When a worker covered by workers’ compensation makes a claim against a third party, the workers’ compensation insurance retains the right to subrogate against any recovery from that third party for all benefits paid to or on behalf of a claimant injured at work. When subrogating for more than basic medical and indemnity benefits, the Texas workers’ compensation subrogation statute provides that “the net amount recovered by a claimant in a third‑party action shall be used to reimburse the carrier for benefits, including medical benefits that have been paid for the compensable injury.” TX Labor Code § 417.002.

In fact, all 50 states provide for similar subrogation. However, none of them precisely outlines which payments or costs paid by a compensation carrier constitute “compensation” and can be recovered.

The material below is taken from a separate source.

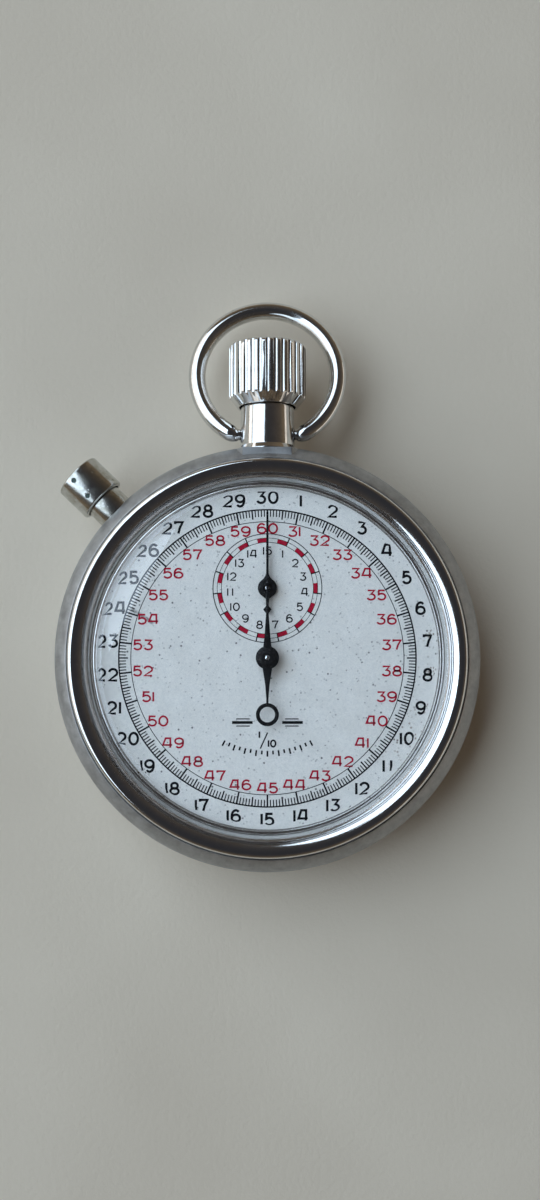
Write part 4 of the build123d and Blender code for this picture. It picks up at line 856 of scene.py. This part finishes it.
def centre_marks(black):
    """The 1/10 mark, and a plain ornament above it and below it."""
    height, pen = 0.96, 0.2
    marks = Print()
    marks.number(1, (-0.95, -9.1), height, pen)
    marks.stroke([(-0.85, -10.75), (0.02, -8.85)], 0.15)
    marks.number(10, (0.55, -10.15), height, pen)

    bar_y, bar_width, line_width, line_shift = -7.65, 0.34, 0.13, 0.42
    for side in (-1, 1):
        marks.stroke([(side * 4.2, bar_y), (side * 1.75, bar_y)], bar_width)
        for shift in (-line_shift, line_shift):
            marks.stroke([(side * 3.7, bar_y + shift), (side * 2.1, bar_y + shift)], line_width)

    dash_inner, short_dash, long_dash, dash_turn, dash_width = 11.0, 11.45, 11.7, 3.4, 0.2
    for number in range(-8, 9):
        outer = long_dash if number % 2 == 0 else short_dash
        marks.tick(dash_inner, outer, 180 + dash_turn * number, dash_width)
    marks.placed("centre_marks", black)


# ---- hands ----
def flat_hand(name, outlines, low, high):
    """A flat hand from outlines, the later ones holes, with eased edges."""
    easing = 0.03
    curve = bpy.data.curves.new(name, "CURVE")
    curve.dimensions = "2D"
    curve.fill_mode = "BOTH"
    curve.extrude = ((high - low) / 2 - easing) * MM
    curve.bevel_depth = easing * MM
    curve.bevel_resolution = 1
    curve.offset = -easing * MM
    for outline in outlines:
        spline = curve.splines.new("POLY")
        spline.points.add(len(outline) - 1)
        for point, (x, y) in zip(spline.points, outline):
            point.co = (x * MM, y * MM, 0, 1)
        spline.use_cyclic_u = True
    made = bpy.data.objects.new(name, curve)
    bpy.context.scene.collection.objects.link(made)
    graph = bpy.context.evaluated_depsgraph_get()
    mesh = bpy.data.meshes.new_from_object(made.evaluated_get(graph))
    bpy.data.objects.remove(made)
    mesh.transform(Matrix.Translation((0, 0, (low + high) / 2 * MM)))
    closed_up(mesh)
    shade(mesh, HAND_CREASE)
    hand = bpy.data.objects.new(name, mesh)
    bpy.context.scene.collection.objects.link(hand)
    return hand


def mirrored(side):
    """A right side of an outline, from top to bottom, with its left side after it."""
    return side + [(-x, y) for x, y in side[::-1] if x > TINY]


def joined(*objects):
    """The objects as one."""
    first = objects[0]
    work = bmesh.new()
    for each in objects:
        work.from_mesh(each.data)
    work.to_mesh(first.data)
    work.free()
    for other in objects[1:]:
        bpy.data.objects.remove(other)
    shade(first.data, HAND_CREASE)
    return first


def hub_side(radius, first, last):
    """The right side of a round hub, between two directions in degrees from +X."""
    start, end, steps = math.radians(first), math.radians(last), 20
    return [(radius * math.cos(start + (end - start) * s / steps),
             radius * math.sin(start + (end - start) * s / steps)) for s in range(steps + 1)]


def sweep_hand(black):
    """The centre hand: a slim needle, a round hub and a tail with a ring."""
    hub_r, ring_y, ring_r, hole_r, tail_half = 1.38, -6.7, 1.36, 0.9, 0.14
    low, high, steps = 12.62, 12.78, 24
    side = [(0.06, 17.42), (0.13, 17.2), (0.16, 5.3), (0.34, 2.6)] + hub_side(hub_r, 69, -66)
    side += [(0.26, -3.2), (0.13, -4.9)]
    top = math.acos(tail_half / ring_r)
    side += [(ring_r * math.cos(top - (top + math.pi / 2) * s / steps),
              ring_y + ring_r * math.sin(top - (top + math.pi / 2) * s / steps))
             for s in range(steps + 1)]
    hole = ellipse((0, ring_y), (hole_r, hole_r), 0, 352.5, 47)
    plate = flat_hand("sweep_needle", [mirrored(side), hole], low, high)
    pipe = [(0, 12.5), (0.7, 12.5), (0.7, high), (1.02, high)]
    pipe += arc((1.02, 12.80), (0.8, 12.95), (0.42, 13.0), 6)
    pipe += arc((0.38, 13.0), (0.3, 12.93), (0, 12.9), 4)
    hand = joined(plate, lathe("sweep_boss", pipe, steps=64))
    return finished(hand, "sweep", "hand_black", black, "sweep_hand")


def minute_hand(black):
    """The register's hand: a teardrop hub, a thin needle and a diamond tail."""
    low, high = 11.95, 12.09
    hub = hub_side(1.14, 52, -60)
    flank = arc((0.14, 1.85), (0.33, 1.3), hub[0], 6)[:-1]
    side = [(0.03, 4.9), (0.07, 4.7), (0.12, 2.6)] + flank + hub
    side += [(0.2, -1.3), (0.17, -2.15), (0.5, -2.57), (0.17, -3.0), (0.05, -3.2)]
    plate = flat_hand("minute_needle", [mirrored(side)], low, high)
    boss = [(0, 11.8), (0.56, 11.8), (0.56, 12.2), (0.44, 12.2), (0.4, 12.15), (0, 12.15)]
    hand = joined(plate, lathe("minute_boss", softened(boss, 0.04), steps=64))
    hand.data.transform(Matrix.Translation((MINUTE_AT[0] * MM, MINUTE_AT[1] * MM, 0)))
    return finished(hand, "minute", "hand_black", black, "minute_hand")


def arbor_end(name, body, at, radius, low, metal):
    """The polished end of an arbor, showing in the middle of its hand."""
    edge, top, sides = low + 0.03, low + 0.08, 48
    outline = [(0, low), (radius, low)]
    outline += arc((radius, edge), (radius * 0.6, low + 0.06), (0, top), 6)
    end = lathe(name, outline, Matrix.Translation((*at, 0)), sides)
    finished(end, body, "steel", metal)


def pressed_spring(node, metal):
    """A coil spring: a copy of its CAD node's mesh, shown in the node's place in the case's body.
    """
    shown = frame["nodes"][node]
    spring = bpy.data.objects.new("coiled_" + node, shown.data.copy())
    spring.matrix_world = shown.matrix_world
    bpy.context.scene.collection.objects.link(spring)
    finished(spring, "case", "spring_steel", metal, node)
    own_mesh(spring)


# ---- the rest of the CAD nodes ----
def dress_movement():
    """Gives every CAD node that is still shown its slot's material."""
    by_slot = {
        "plate_metal": movement_metal(
            "nickel_plate", (0.72, 0.69, 0.62, 1), 0.22, 0.36, (8, 0.4, 1)),
        "wheel_brass": movement_metal("brass", (0.80, 0.61, 0.27, 1), 0.2, 0.34, (3, 3, 0.5)),
        "jewel": ruby(),
        "spring_steel": movement_metal("blued_steel", (0.16, 0.2, 0.38, 1), 0.2, 0.3, (4, 4, 4)),
        "steel": movement_metal("bright_steel", (0.66, 0.66, 0.67, 1), 0.14, 0.26, (6, 6, 1)),
        "dial_face": dial_paint(),
    }
    blued = by_slot["spring_steel"]
    pressed_spring("crown_spring", blued)
    pressed_spring("pusher_spring", blued)
    slots = {s["node"]: s["material_slot"] for s in frame["record"]["subparts"]}
    for node, shown in frame["nodes"].items():
        if slots[node] in by_slot:
            for place in shown.material_slots:
                place.material = by_slot[slots[node]]


# ---- room, lamps and camera ----
def lamp(name, azimuth, elevation, size, colour, power):
    """A soft rectangular lamp that faces the dial; metres, watts, and degrees from +X."""
    away = 1.5
    data = bpy.data.lights.new(name, "AREA")
    data.shape = "RECTANGLE"
    data.size, data.size_y = size
    data.color = colour
    data.energy = power
    made = bpy.data.objects.new(name, data)
    bpy.context.scene.collection.objects.link(made)
    turn, rise = math.radians(azimuth), math.radians(elevation)
    way = Vector((math.cos(turn) * math.cos(rise), math.sin(turn) * math.cos(rise),
                  math.sin(rise)))
    made.location = way * away + Vector((0, 0, DIAL_Z * MM))
    made.rotation_mode = "QUATERNION"
    made.rotation_quaternion = way.to_track_quat("Z", "Y")


def room():
    """A dim warm room to be reflected, with a plain pale backdrop behind the floor."""
    horizon, wall = (0.22, 0.165, 0.105, 1), (0.085, 0.068, 0.052, 1)
    ceiling, pale = (0.03, 0.03, 0.034, 1), (0.42, 0.41, 0.38, 1)
    world = bpy.data.worlds.new("room")
    bpy.context.scene.world = world
    world.use_nodes = True
    nodes, links = world.node_tree.nodes, world.node_tree.links
    way = nodes.new("ShaderNodeTexCoord").outputs["Generated"]
    parts = nodes.new("ShaderNodeSeparateXYZ")
    links.new(way, parts.inputs["Vector"])
    ramp = nodes.new("ShaderNodeValToRGB")
    links.new(parts.outputs["Z"], ramp.inputs["Fac"])
    stops = ramp.color_ramp.elements
    stops[0].position, stops[0].color = 0.0, horizon
    stops[1].position, stops[1].color = 1.0, ceiling
    middle = stops.new(0.5)
    middle.color = wall
    links.new(ramp.outputs["Color"], nodes["Background"].inputs["Color"])
    backdrop = nodes.new("ShaderNodeBackground")
    backdrop.inputs["Color"].default_value = pale
    mix = nodes.new("ShaderNodeMixShader")
    links.new(nodes.new("ShaderNodeLightPath").outputs["Is Camera Ray"], mix.inputs[0])
    links.new(nodes["Background"].outputs[0], mix.inputs[1])
    links.new(backdrop.outputs[0], mix.inputs[2])
    links.new(mix.outputs[0], nodes["World Output"].inputs["Surface"])


def floor():
    """A plain pale floor under the stopwatch."""
    half, z = 4000.0, -0.02
    corners = [(-half, -half, z), (half, -half, z), (half, half, z), (-half, half, z)]
    made = new_object("floor", corners, [[0, 1, 2, 3]])
    made.data.materials.append(pale_cloth())


def camera():
    """A hand-held view from above, a little towards the bottom of the dial."""
    stands, aim = Vector((0.17, -3.37, 157.77)) * MM, Vector((0.31, -0.2, 10.0)) * MM
    data = bpy.data.cameras.new("camera")
    data.lens = 36.83
    data.sensor_width = 36.0
    data.shift_y = 0.05
    data.clip_start = 0.01
    made = bpy.data.objects.new("camera", data)
    bpy.context.scene.collection.objects.link(made)
    made.location = stands
    back = (stands - aim).normalized()
    right = Vector((0, 1, 0)).cross(back).normalized()
    made.rotation_mode = "QUATERNION"
    made.rotation_quaternion = Matrix(
        (right, back.cross(right), back)).transposed().to_quaternion()
    bpy.context.scene.camera = made


def build():
    """The whole scene: what it stands on and is lit by, then the pieces in order."""
    camera()
    room()
    floor()
    daylight, sky, warm = (1.0, 0.99, 0.97), (0.70, 0.85, 1.0), (1.0, 0.95, 0.88)
    lamp("window_low", 160, 11, size=(2.25, 0.39), colour=daylight, power=4.0)
    lamp("window_high", 160, 46, size=(2.55, 1.35), colour=sky, power=24.0)
    lamp("skylight", 152, 70.3, size=(0.60, 0.105), colour=(0.70, 0.84, 1.0), power=0.5)
    lamp("right_fill", -8, 4, size=(2.7, 0.27), colour=warm, power=1.8)
    bpy.context.scene.view_settings.view_transform = "Standard"
    satin, bright, worn = satin_case(), bright_plate(), worn_plate()
    black = ink("black_ink", (0.004, 0.004, 0.006, 1), (0.02, 0.02, 0.023, 1))
    red = ink("red_ink", (0.40, 0.004, 0.026, 1), (0.48, 0.025, 0.05, 1))
    lacquer = black_lacquer()
    case_band(satin)
    case_back(satin)
    bezel(bright)
    crystal(clear_dome())
    neck(bright)
    crown(bright)
    pusher(worn)
    bow(bright)
    seconds_track(black)
    second_numerals(black, red)
    minute_register(black, red)
    centre_marks(black)
    sweep_hand(lacquer)
    minute_hand(lacquer)
    arbor_end("sweep_arbor_end", "sweep", (0, 0), 0.26, 12.9, bright)
    arbor_end("minute_arbor_end", "minute", MINUTE_AT, 0.24, 12.14, bright)
    dress_movement()


build()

The result is industry-wide confusion and an ongoing debate and argument with claimants’ attorneys over what can and can’t be included in a carrier’s lien for recovery purposes.

In addition to medical expenses, death benefits, funeral costs and/or indemnity benefits for lost wages and loss of earning capacity resulting from a compensable injury, workers’ compensation insurance carriers also expend considerable dollars for case management costs, medical bill audit fees, rehabilitation benefits, nurse case worker fees, and other similar fees. They also incur other expenses in conjunction with the handling and adjusting of workers’ compensation claims. Workers’ compensation carriers typically assert, of course, that, they are entitled to reimbursement for such expenditures when it recovers its workers’ compensation lien. Injured workers and their attorneys disagree.